Page 67 of Benji


Font Size:

I shake the bottle. Less than half full. Maybe a third. Benji uses it like he never expects things to run out. If I start using it on my arms like he told me to, I’ve got maybe two weeks left. Three if I’m careful.

After that, it’s gone.And he’s gone with it.

I look at the hospital lotion bolted to the wall beside the sink. My arms would survive that just fine. I cap the bottle and set it back beside my phone. I tell myself it’s because I’m tired.

It’s not.

The truth is, I’m rationing him.

The phone screen glows when I pick it up. His name is right there at the top of my messages — the last conversation,the way it always is now. I type before I can talk myself out of it.

Mickey:Made it. The bed is smaller but the silence is bigger. No monitors. It’s weird. How’s the arch?

The phone doesn’t buzz back. He’s busy, and he should be busy. The wedding is tomorrow.

The phone buzzes much later at ten-thirty.

Benji:You’re there! The arch is beautiful. Dante is making Cuban coffee and bossing the caterer in Spanish. The rehearsal went fine. Callie’s mother only cried twice which is a personal best. I’m exhausted and running on fumes. Wish I was sitting in a chair in your room instead of here. Goodnight, Mickey.

Mickey:Goodnight, Benji.

Morning comes with an early knock. The door opens and a different nurse enters, though she has the same tone. She checks my vitals and meds. Then she looks at me with the steady eyes of a woman who is about to make my day harder.

“Let’s get you sitting up,” she says.

It takes longer than it should. They raise the head of the bed and my body shifts, creating pressure in places I don’t fully feel but still register somewhere distant, like a radio playing two rooms over.

They swing my legs toward the edge. I watch them move and feel nothing; the disconnect between seeing my legs change position and feeling absolutely nothing below my hips is so familiar now that it’s almost boring.

They sit me up and the room tilts. My hands grip the mattress, and my core shakes as the muscles try to remember what they forgot while I was lying flat for two weeks. I lock my jaw and hold it because I’ve been through the police academy, and the academy taught me that your body quits before it needs to. I held a plank for six minutes with an instructor standing on my back. I can sit on the edge of a bed without passing out. There’s a knock, and then two more people step in.

“Morning, Mickey. I’m Jason from physical therapy.”

“And I’m Leah from occupational therapy.”

Jason is built like a safety, compact and quick, someone who played a sport and transferred the discipline into healthcare. Leah is calm as if she’s seen everything and nothing surprises her anymore. I like them both immediately because they don’t look at me with pity. They look at me like I’m a job.
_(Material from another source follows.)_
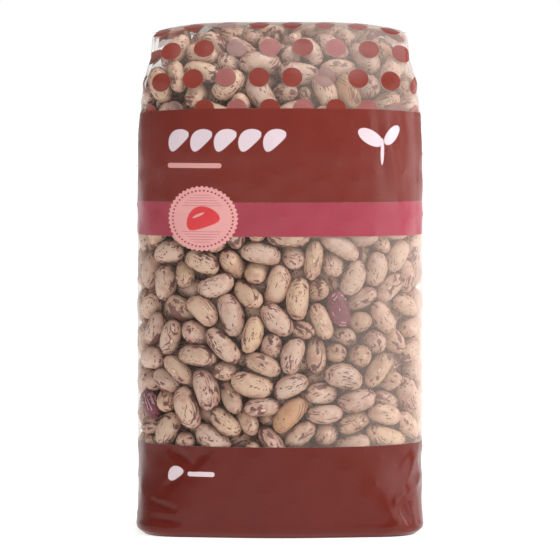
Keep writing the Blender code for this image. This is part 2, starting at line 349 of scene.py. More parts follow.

“We’re going to start with some basics,” Jason says, crouching so we’re eye level. “Sitting balance. Transfers. See where you’re at. Nothing crazy. Goal today is to get you from the bed to that chair.”

The chair is five feet away. Five feet that might as well be five miles. Except I’m not going to think that way because that is how you lose.

“You’ve done a transfer before?” he asks.

“In Tallahassee. Took two people. About forty-five seconds. Longest forty-five seconds of my life.”

“This one might be faster. Ready?”

No.

“Yeah,” I say.

They move me. Jason on one side, Leah on the other, my body pivoting between them in a motion that depends entirely on their strength, not mine. For a second I’m suspended, weight hanging wrong, my legs dangling like they were attached as an afterthought, and then the vinyl creaks under me and I’m sitting in the chair breathing harder than a man should breathe for traveling five feet.

“Don’t brace through your shoulders,” Jason says. “You’re locking your arms. Your traps are doing all the work. Your core still has function above the injury. Use it.”

I try it. Pulling in, tightening what I can, holding myself upright without locking everything else down. It works for about two seconds before I drift right and catch it with my hand on the armrest.

“That’s a micro-adjustment,” Jason says. “You’re going to be making those constantly. Every second you’re in this chair, your body is working to stay centered. It’ll get more automatic over time but right now it’s going to feel like you’re constantly fighting to stay upright in ways nobody else can see.”